> _WRITTEN REQUEST_: Below are some records. Reproduce them exactly from their first line through the line with "from math import cos, sin, tan, radians", inclusive.

[Rows from a 3D modeling dataset]
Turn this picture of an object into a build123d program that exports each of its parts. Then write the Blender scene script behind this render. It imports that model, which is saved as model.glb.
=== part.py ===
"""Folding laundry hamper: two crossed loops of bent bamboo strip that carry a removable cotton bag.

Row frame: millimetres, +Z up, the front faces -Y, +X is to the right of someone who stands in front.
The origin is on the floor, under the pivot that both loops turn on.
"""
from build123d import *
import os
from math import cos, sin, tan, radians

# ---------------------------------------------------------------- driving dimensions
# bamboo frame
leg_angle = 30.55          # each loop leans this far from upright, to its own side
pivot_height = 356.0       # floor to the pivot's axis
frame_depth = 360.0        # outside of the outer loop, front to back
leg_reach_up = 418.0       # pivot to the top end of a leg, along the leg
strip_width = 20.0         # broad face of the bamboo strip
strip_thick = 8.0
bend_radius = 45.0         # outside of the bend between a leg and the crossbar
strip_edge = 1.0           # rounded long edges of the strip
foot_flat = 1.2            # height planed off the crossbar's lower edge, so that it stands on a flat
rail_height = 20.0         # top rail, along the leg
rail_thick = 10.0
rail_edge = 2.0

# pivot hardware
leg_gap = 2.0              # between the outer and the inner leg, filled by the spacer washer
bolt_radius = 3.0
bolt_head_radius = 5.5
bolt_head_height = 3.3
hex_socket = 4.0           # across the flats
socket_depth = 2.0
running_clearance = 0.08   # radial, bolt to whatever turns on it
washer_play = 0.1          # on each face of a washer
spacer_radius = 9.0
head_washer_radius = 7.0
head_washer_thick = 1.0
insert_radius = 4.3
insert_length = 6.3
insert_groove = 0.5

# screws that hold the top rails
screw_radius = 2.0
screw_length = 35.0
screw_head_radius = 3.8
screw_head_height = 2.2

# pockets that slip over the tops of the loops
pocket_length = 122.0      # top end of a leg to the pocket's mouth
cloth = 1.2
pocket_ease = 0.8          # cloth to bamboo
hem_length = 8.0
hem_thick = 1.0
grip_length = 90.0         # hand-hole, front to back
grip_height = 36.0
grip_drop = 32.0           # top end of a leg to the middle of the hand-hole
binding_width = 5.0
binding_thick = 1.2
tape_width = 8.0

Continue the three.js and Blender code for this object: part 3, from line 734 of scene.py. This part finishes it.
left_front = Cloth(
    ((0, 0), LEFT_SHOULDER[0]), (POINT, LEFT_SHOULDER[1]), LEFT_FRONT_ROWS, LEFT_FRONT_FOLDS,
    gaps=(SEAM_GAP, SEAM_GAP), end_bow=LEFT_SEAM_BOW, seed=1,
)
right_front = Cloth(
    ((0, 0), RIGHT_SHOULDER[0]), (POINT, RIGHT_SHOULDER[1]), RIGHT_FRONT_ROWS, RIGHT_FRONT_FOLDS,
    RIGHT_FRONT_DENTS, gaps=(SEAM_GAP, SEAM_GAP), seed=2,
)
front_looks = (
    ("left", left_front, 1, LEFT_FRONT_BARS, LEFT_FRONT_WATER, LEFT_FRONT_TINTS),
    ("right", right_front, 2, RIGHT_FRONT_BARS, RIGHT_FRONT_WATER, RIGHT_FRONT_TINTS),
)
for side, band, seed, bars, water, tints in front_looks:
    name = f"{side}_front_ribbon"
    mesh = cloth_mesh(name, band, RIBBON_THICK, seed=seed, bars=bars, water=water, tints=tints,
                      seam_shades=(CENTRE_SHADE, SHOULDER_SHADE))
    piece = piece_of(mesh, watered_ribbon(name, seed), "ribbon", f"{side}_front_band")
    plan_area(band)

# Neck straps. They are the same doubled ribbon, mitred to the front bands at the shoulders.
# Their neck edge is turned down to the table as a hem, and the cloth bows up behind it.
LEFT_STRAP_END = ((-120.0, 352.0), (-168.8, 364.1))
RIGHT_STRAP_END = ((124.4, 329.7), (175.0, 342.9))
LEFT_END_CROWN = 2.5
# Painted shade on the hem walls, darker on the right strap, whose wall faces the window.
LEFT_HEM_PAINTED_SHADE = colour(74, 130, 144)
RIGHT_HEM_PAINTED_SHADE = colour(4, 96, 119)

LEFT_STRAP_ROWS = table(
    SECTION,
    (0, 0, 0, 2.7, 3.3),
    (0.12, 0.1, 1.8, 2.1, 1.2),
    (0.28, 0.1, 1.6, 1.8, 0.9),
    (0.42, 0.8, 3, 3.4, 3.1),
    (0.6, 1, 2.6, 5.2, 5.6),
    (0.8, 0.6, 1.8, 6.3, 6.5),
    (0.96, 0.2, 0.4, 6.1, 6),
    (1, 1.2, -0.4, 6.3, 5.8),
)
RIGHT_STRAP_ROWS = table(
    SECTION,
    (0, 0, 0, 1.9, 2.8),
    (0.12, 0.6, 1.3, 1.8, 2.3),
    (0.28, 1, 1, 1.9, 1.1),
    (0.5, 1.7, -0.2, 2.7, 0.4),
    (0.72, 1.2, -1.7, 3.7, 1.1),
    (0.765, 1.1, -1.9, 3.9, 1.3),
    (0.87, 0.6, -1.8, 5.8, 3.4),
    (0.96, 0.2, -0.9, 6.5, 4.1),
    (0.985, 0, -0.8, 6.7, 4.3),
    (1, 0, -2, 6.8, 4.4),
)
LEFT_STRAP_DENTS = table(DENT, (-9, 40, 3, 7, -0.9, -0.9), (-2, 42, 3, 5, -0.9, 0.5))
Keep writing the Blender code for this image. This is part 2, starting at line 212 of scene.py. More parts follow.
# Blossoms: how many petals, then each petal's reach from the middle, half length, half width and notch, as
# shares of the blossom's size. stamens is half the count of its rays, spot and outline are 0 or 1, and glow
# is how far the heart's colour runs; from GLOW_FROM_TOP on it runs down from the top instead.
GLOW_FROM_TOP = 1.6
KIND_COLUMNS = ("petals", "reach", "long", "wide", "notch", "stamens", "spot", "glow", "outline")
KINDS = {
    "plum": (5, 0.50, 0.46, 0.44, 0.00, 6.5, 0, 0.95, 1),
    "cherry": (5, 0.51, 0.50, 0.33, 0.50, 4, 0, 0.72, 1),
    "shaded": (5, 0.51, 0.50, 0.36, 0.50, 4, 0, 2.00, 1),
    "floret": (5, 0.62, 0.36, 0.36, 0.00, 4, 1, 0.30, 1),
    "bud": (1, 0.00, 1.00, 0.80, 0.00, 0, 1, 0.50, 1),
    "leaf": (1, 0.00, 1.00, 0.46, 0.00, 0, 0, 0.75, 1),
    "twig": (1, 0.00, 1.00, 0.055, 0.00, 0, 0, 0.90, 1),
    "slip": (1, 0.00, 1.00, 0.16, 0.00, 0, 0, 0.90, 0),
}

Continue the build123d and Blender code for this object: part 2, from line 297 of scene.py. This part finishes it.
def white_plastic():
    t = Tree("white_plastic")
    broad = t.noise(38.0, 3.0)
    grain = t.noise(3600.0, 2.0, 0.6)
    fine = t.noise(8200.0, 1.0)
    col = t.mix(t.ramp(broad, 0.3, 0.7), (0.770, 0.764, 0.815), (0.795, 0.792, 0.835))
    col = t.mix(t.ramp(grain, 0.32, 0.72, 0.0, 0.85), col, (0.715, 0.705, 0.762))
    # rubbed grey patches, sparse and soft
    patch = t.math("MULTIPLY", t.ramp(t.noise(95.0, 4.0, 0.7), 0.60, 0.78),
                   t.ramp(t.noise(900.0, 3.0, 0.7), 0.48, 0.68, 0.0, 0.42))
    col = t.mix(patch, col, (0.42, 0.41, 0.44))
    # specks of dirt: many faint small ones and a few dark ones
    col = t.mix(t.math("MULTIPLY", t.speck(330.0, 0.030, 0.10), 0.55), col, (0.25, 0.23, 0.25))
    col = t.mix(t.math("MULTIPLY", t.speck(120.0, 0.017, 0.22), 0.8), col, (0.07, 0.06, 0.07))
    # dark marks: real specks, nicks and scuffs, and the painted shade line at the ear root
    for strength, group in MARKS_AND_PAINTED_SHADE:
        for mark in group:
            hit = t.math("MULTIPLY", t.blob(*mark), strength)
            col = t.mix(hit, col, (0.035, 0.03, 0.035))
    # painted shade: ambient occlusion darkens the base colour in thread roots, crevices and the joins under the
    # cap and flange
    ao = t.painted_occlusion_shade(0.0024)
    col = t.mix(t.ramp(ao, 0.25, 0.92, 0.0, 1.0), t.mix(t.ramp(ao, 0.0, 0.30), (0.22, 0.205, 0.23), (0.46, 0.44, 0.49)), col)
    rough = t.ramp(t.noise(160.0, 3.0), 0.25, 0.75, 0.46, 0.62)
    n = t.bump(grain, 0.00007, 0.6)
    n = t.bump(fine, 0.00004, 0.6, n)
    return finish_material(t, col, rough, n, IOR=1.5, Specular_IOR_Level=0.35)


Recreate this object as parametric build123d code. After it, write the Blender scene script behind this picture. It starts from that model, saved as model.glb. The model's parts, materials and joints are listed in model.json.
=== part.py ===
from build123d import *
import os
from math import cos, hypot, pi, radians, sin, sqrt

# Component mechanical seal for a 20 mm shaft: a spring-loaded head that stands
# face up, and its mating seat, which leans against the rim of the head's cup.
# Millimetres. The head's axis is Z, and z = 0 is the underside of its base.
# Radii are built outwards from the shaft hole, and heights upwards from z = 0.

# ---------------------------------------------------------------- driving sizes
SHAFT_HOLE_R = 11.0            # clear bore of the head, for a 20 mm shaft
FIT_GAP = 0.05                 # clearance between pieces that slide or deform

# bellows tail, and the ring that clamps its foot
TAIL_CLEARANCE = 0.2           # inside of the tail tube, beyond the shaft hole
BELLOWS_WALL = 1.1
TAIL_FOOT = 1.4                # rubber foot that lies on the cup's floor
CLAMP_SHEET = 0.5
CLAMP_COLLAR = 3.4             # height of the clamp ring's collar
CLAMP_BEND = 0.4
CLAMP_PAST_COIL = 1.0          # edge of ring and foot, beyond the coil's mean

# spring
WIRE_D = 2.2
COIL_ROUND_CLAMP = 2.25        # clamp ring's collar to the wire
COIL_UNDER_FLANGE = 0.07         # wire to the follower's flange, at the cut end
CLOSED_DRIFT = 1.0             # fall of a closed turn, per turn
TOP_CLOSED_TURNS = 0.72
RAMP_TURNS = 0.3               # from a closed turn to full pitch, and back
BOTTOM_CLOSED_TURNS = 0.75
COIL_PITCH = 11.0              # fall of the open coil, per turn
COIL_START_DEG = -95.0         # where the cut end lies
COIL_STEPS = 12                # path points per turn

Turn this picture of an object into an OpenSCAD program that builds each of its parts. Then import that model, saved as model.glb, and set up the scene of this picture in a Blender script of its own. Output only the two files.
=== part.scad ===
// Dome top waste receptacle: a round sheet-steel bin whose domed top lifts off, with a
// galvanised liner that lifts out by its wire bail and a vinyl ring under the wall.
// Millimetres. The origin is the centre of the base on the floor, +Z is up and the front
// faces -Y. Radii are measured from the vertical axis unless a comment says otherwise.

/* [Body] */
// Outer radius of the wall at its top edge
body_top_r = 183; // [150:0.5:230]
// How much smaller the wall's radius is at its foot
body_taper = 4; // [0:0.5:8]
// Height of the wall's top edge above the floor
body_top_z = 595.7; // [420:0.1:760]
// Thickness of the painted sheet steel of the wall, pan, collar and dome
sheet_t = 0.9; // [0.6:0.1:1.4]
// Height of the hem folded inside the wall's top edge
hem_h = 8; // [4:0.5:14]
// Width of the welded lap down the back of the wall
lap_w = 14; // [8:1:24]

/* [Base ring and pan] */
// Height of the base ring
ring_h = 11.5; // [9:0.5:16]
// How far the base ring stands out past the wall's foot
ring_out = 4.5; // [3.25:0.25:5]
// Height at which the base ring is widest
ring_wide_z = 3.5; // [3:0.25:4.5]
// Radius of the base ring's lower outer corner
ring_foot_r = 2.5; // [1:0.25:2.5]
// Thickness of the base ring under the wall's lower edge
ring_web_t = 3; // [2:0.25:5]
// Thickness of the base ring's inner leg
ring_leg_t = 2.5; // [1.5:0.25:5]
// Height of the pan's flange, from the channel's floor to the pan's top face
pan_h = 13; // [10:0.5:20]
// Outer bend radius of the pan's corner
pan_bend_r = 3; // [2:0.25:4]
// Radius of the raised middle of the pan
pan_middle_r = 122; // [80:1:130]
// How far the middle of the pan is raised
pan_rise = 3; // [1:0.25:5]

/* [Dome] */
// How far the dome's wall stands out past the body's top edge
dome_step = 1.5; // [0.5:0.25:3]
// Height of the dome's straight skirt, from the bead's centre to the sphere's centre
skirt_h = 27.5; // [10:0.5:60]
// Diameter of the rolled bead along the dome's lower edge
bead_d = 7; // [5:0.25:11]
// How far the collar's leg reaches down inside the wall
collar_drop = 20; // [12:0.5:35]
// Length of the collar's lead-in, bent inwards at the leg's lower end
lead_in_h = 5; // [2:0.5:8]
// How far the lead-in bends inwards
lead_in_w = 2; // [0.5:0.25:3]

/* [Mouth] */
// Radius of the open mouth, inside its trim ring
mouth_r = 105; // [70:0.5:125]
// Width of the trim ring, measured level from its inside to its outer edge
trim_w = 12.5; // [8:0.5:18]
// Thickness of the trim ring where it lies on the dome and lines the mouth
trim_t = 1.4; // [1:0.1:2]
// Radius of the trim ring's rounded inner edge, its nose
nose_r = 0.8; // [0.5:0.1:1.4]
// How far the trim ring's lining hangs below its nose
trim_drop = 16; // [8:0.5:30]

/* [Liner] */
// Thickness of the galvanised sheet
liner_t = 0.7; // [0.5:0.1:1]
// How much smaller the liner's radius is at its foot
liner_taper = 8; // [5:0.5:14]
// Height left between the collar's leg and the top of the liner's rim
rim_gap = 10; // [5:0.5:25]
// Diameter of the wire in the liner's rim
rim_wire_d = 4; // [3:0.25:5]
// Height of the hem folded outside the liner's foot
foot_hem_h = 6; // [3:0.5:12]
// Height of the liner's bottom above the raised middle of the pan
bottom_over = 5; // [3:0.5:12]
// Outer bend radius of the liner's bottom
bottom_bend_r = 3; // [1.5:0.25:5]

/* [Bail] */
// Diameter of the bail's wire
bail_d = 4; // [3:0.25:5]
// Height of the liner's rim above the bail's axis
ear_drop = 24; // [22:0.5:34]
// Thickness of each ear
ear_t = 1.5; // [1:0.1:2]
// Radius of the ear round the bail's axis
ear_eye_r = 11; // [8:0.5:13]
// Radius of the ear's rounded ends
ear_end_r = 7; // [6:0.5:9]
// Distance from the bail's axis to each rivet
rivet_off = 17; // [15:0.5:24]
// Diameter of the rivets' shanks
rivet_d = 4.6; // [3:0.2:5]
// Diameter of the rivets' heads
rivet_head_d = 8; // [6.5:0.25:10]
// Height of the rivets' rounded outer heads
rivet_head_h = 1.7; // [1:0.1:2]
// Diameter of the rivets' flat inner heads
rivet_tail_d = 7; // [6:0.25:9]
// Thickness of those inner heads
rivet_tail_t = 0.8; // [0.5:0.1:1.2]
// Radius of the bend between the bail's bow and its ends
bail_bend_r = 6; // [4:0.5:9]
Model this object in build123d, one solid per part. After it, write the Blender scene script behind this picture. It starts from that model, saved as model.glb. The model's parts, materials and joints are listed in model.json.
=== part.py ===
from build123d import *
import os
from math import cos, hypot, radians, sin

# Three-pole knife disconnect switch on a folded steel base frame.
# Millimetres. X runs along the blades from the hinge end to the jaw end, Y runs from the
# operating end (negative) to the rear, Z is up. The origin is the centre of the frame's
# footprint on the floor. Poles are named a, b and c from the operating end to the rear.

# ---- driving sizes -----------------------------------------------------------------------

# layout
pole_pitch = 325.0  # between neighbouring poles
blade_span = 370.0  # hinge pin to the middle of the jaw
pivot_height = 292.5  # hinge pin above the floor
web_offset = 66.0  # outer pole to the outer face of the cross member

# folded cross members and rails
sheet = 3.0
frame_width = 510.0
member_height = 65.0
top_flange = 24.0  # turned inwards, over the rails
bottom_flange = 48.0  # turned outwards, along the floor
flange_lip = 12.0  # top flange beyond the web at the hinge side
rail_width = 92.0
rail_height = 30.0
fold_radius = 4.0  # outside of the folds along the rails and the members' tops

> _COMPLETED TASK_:
Turn this picture of an object into a build123d program that exports each of its parts. Then write the Blender scene script behind this render. It imports that model, which is saved as model.glb.
=== part.py ===
"""Folding laundry hamper: two crossed loops of bent bamboo strip that carry a removable cotton bag.

Row frame: millimetres, +Z up, the front faces -Y, +X is to the right of someone who stands in front.
The origin is on the floor, under the pivot that both loops turn on.
"""
from build123d import *
import os
from math import cos, sin, tan, radians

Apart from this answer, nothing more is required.